# What to do:
Give back the entire listing verbatim.

_ _ _ _

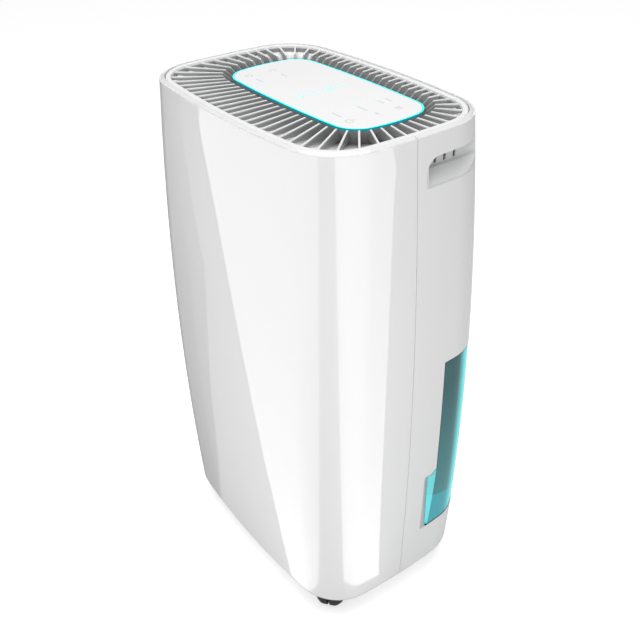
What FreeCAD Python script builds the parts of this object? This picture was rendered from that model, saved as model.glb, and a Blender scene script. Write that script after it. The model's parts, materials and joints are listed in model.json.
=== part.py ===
import FreeCAD, Part
import Sketcher
import math
import os
from types import SimpleNamespace

# Portable dehumidifier, in millimetres.  +Z is up, the front faces -Y, and the origin is on
# the floor under the centre of the casing.  The casing is a barrel: a crowned rounded
# rectangle in plan whose width and depth swell towards the middle of its height.

Vector = FreeCAD.Vector
Rotation = FreeCAD.Rotation
Placement = FreeCAD.Placement
UP = Vector(0, 0, 1)
ACROSS = Vector(0, 1, 0)
ORIGIN = Vector(0, 0, 0)
# where the discharge pipe and the suction pipe pass the deck
PIPE_HOLES = [(134, -10), (144, -30)]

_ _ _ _

# Full answer:
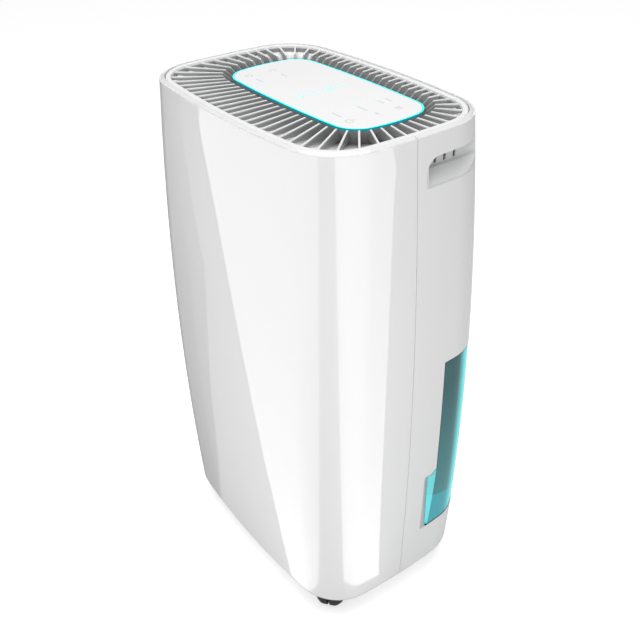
What FreeCAD Python script builds the parts of this object? This picture was rendered from that model, saved as model.glb, and a Blender scene script. Write that script after it. The model's parts, materials and joints are listed in model.json.
=== part.py ===
import FreeCAD, Part
import Sketcher
import math
import os
from types import SimpleNamespace

# Portable dehumidifier, in millimetres.  +Z is up, the front faces -Y, and the origin is on
# the floor under the centre of the casing.  The casing is a barrel: a crowned rounded
# rectangle in plan whose width and depth swell towards the middle of its height.

Vector = FreeCAD.Vector
Rotation = FreeCAD.Rotation
Placement = FreeCAD.Placement
UP = Vector(0, 0, 1)
ACROSS = Vector(0, 1, 0)
ORIGIN = Vector(0, 0, 0)
# where the discharge pipe and the suction pipe pass the deck
PIPE_HOLES = [(134, -10), (144, -30)]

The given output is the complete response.